»»

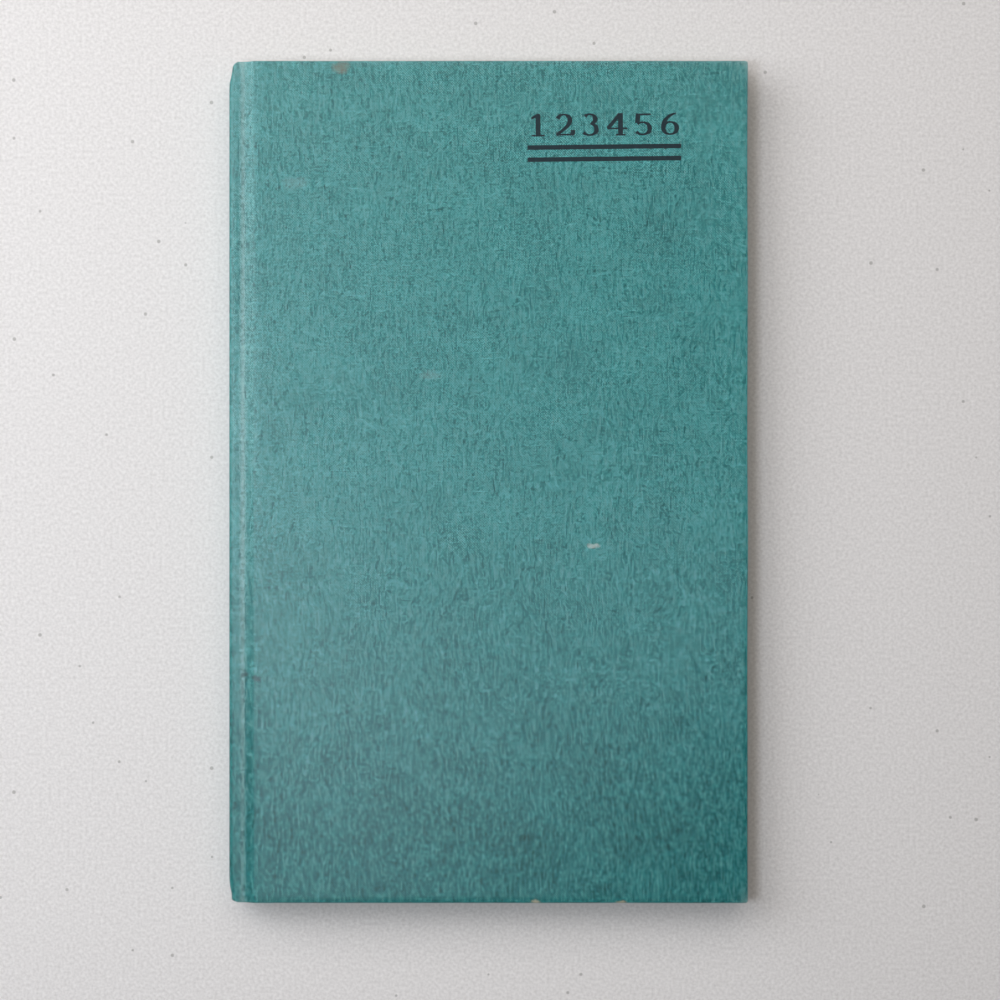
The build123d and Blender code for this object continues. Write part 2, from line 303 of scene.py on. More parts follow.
def book_cloth(name, marks=()):
    """Starched plain-weave cotton.  A mark is x, y, half width, half height in mm, tint, strength."""
    material, tree, shader = start_material(name, roughness=0.23, specular=0.6)
    shader.inputs["Sheen Weight"].default_value = 0.04
    shader.inputs["Sheen Roughness"].default_value = 0.4
    shader.inputs["Sheen Tint"].default_value = colour("#D5EEF0")
    flat = add(tree, "ShaderNodeUVMap", uv_map="UVMap").outputs[0]

    # Threads never run quite straight, so the weave's coordinates wander a little, over centimetres
    wander = add(tree, "ShaderNodeTexNoise", {"Vector": flat, "Scale": 45.0, "Detail": 0.0})
    shift = add(tree, "ShaderNodeVectorMath", {0: wander.outputs["Color"], 1: (0.3 * THREAD_PITCH,) * 3},
                operation="MULTIPLY")
    moved = add(tree, "ShaderNodeVectorMath", {0: flat, 1: shift.outputs[0]}, operation="ADD")
    threads = add(tree, "ShaderNodeVectorMath", {0: moved.outputs[0], 1: (1 / THREAD_PITCH,) * 3},
                  operation="MULTIPLY")
    axes = add(tree, "ShaderNodeSeparateXYZ", {0: threads.outputs[0]})
    heights, shades, rows = [], [], []
    for across, along, start in ((0, 1, 0.0), (1, 0, 0.5)):
        # Each thread is round, and goes over and under the ones that it crosses
        cell = add(tree, "ShaderNodeMath", {0: axes.outputs[across]}, operation="FRACT")
        turn = add(tree, "ShaderNodeMath", {0: cell.outputs[0], 1: math.pi}, operation="MULTIPLY")
        ridge = add(tree, "ShaderNodeMath", {0: turn.outputs[0]}, operation="SINE")
        row = add(tree, "ShaderNodeMath", {0: axes.outputs[across]}, operation="FLOOR")
        rows.append(row.outputs[0])
        step = add(tree, "ShaderNodeMath", {0: axes.outputs[along], 1: row.outputs[0]}, operation="ADD")
        half = add(tree, "ShaderNodeMath", {0: step.outputs[0], 1: 0.5, 2: start}, operation="MULTIPLY_ADD")
        angle = add(tree, "ShaderNodeMath", {0: half.outputs[0], 1: 2 * math.pi}, operation="MULTIPLY")
        wave = add(tree, "ShaderNodeMath", {0: angle.outputs[0]}, operation="COSINE")
        over = add(tree, "ShaderNodeMath", {0: wave.outputs[0], 1: 0.4, 2: 0.6}, operation="MULTIPLY_ADD")
        thread = add(tree, "ShaderNodeMath", {0: ridge.outputs[0], 1: over.outputs[0]}, operation="MULTIPLY")
        heights.append(thread.outputs[0])
        # No thread is shaded like its neighbour, and each changes along its slubs, a few mm long
        strand = add(tree, "ShaderNodeMath", {0: row.outputs[0], 1: 7.37 + start}, operation="MULTIPLY")
        slow = add(tree, "ShaderNodeMath", {0: axes.outputs[along], 1: 0.09}, operation="MULTIPLY")
        spot = add(tree, "ShaderNodeCombineXYZ", {0: strand.outputs[0], 1: slow.outputs[0], 2: start})
        slub = add(tree, "ShaderNodeTexNoise", {"Vector": spot.outputs[0], "Scale": 1.0, "Detail": 3.0,
                   "Roughness": 0.7})
        shades.append(slub.outputs["Fac"])
    weave = add(tree, "ShaderNodeMath", {0: heights[0], 1: heights[1]}, operation="MAXIMUM")
    warp_on_top = add(tree, "ShaderNodeMath", {0: heights[0], 1: heights[1]}, operation="GREATER_THAN")
    # Weft-topped crossings are drawn darker than warp-topped ones: painted shade, for the light that the two
    # catch differently.
    weft_shade = add(tree, "ShaderNodeMath", {0: shades[1], 1: 0.6, 2: 0.0}, operation="MULTIPLY_ADD")
    shade = add(tree, "ShaderNodeMix", {0: warp_on_top.outputs[0], 2: weft_shade.outputs[0], 3: shades[0]})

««

__Short problem__.
Restate the whole listing exactly.

__Solved problem__.
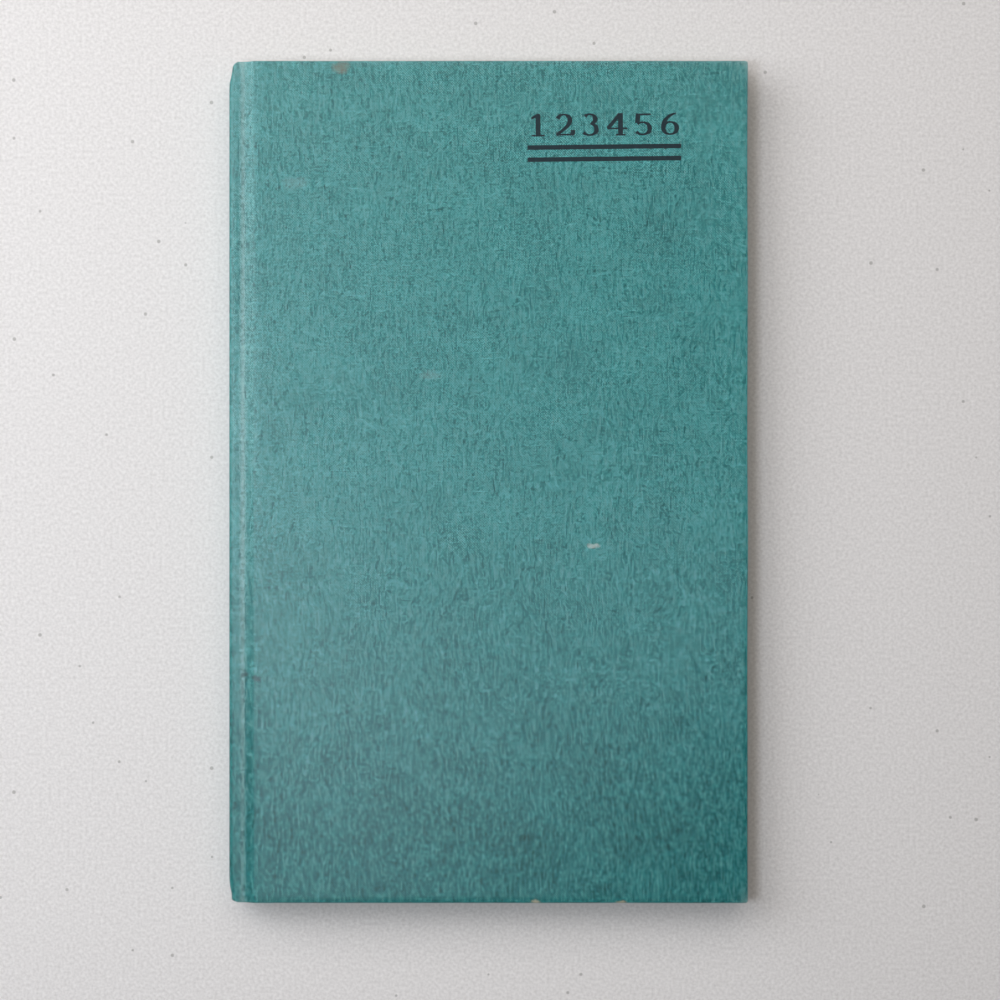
The build123d and Blender code for this object continues. Write part 2, from line 303 of scene.py on. More parts follow.
def book_cloth(name, marks=()):
    """Starched plain-weave cotton.  A mark is x, y, half width, half height in mm, tint, strength."""
    material, tree, shader = start_material(name, roughness=0.23, specular=0.6)
    shader.inputs["Sheen Weight"].default_value = 0.04
    shader.inputs["Sheen Roughness"].default_value = 0.4
    shader.inputs["Sheen Tint"].default_value = colour("#D5EEF0")
    flat = add(tree, "ShaderNodeUVMap", uv_map="UVMap").outputs[0]

    # Threads never run quite straight, so the weave's coordinates wander a little, over centimetres
    wander = add(tree, "ShaderNodeTexNoise", {"Vector": flat, "Scale": 45.0, "Detail": 0.0})
    shift = add(tree, "ShaderNodeVectorMath", {0: wander.outputs["Color"], 1: (0.3 * THREAD_PITCH,) * 3},
                operation="MULTIPLY")
    moved = add(tree, "ShaderNodeVectorMath", {0: flat, 1: shift.outputs[0]}, operation="ADD")
    threads = add(tree, "ShaderNodeVectorMath", {0: moved.outputs[0], 1: (1 / THREAD_PITCH,) * 3},
                  operation="MULTIPLY")
    axes = add(tree, "ShaderNodeSeparateXYZ", {0: threads.outputs[0]})
    heights, shades, rows = [], [], []
    for across, along, start in ((0, 1, 0.0), (1, 0, 0.5)):
        # Each thread is round, and goes over and under the ones that it crosses
        cell = add(tree, "ShaderNodeMath", {0: axes.outputs[across]}, operation="FRACT")
        turn = add(tree, "ShaderNodeMath", {0: cell.outputs[0], 1: math.pi}, operation="MULTIPLY")
        ridge = add(tree, "ShaderNodeMath", {0: turn.outputs[0]}, operation="SINE")
        row = add(tree, "ShaderNodeMath", {0: axes.outputs[across]}, operation="FLOOR")
        rows.append(row.outputs[0])
        step = add(tree, "ShaderNodeMath", {0: axes.outputs[along], 1: row.outputs[0]}, operation="ADD")
        half = add(tree, "ShaderNodeMath", {0: step.outputs[0], 1: 0.5, 2: start}, operation="MULTIPLY_ADD")
        angle = add(tree, "ShaderNodeMath", {0: half.outputs[0], 1: 2 * math.pi}, operation="MULTIPLY")
        wave = add(tree, "ShaderNodeMath", {0: angle.outputs[0]}, operation="COSINE")
        over = add(tree, "ShaderNodeMath", {0: wave.outputs[0], 1: 0.4, 2: 0.6}, operation="MULTIPLY_ADD")
        thread = add(tree, "ShaderNodeMath", {0: ridge.outputs[0], 1: over.outputs[0]}, operation="MULTIPLY")
        heights.append(thread.outputs[0])
        # No thread is shaded like its neighbour, and each changes along its slubs, a few mm long
        strand = add(tree, "ShaderNodeMath", {0: row.outputs[0], 1: 7.37 + start}, operation="MULTIPLY")
        slow = add(tree, "ShaderNodeMath", {0: axes.outputs[along], 1: 0.09}, operation="MULTIPLY")
        spot = add(tree, "ShaderNodeCombineXYZ", {0: strand.outputs[0], 1: slow.outputs[0], 2: start})
        slub = add(tree, "ShaderNodeTexNoise", {"Vector": spot.outputs[0], "Scale": 1.0, "Detail": 3.0,
                   "Roughness": 0.7})
        shades.append(slub.outputs["Fac"])
    weave = add(tree, "ShaderNodeMath", {0: heights[0], 1: heights[1]}, operation="MAXIMUM")
    warp_on_top = add(tree, "ShaderNodeMath", {0: heights[0], 1: heights[1]}, operation="GREATER_THAN")
    # Weft-topped crossings are drawn darker than warp-topped ones: painted shade, for the light that the two
    # catch differently.
    weft_shade = add(tree, "ShaderNodeMath", {0: shades[1], 1: 0.6, 2: 0.0}, operation="MULTIPLY_ADD")
    shade = add(tree, "ShaderNodeMix", {0: warp_on_top.outputs[0], 2: weft_shade.outputs[0], 3: shades[0]})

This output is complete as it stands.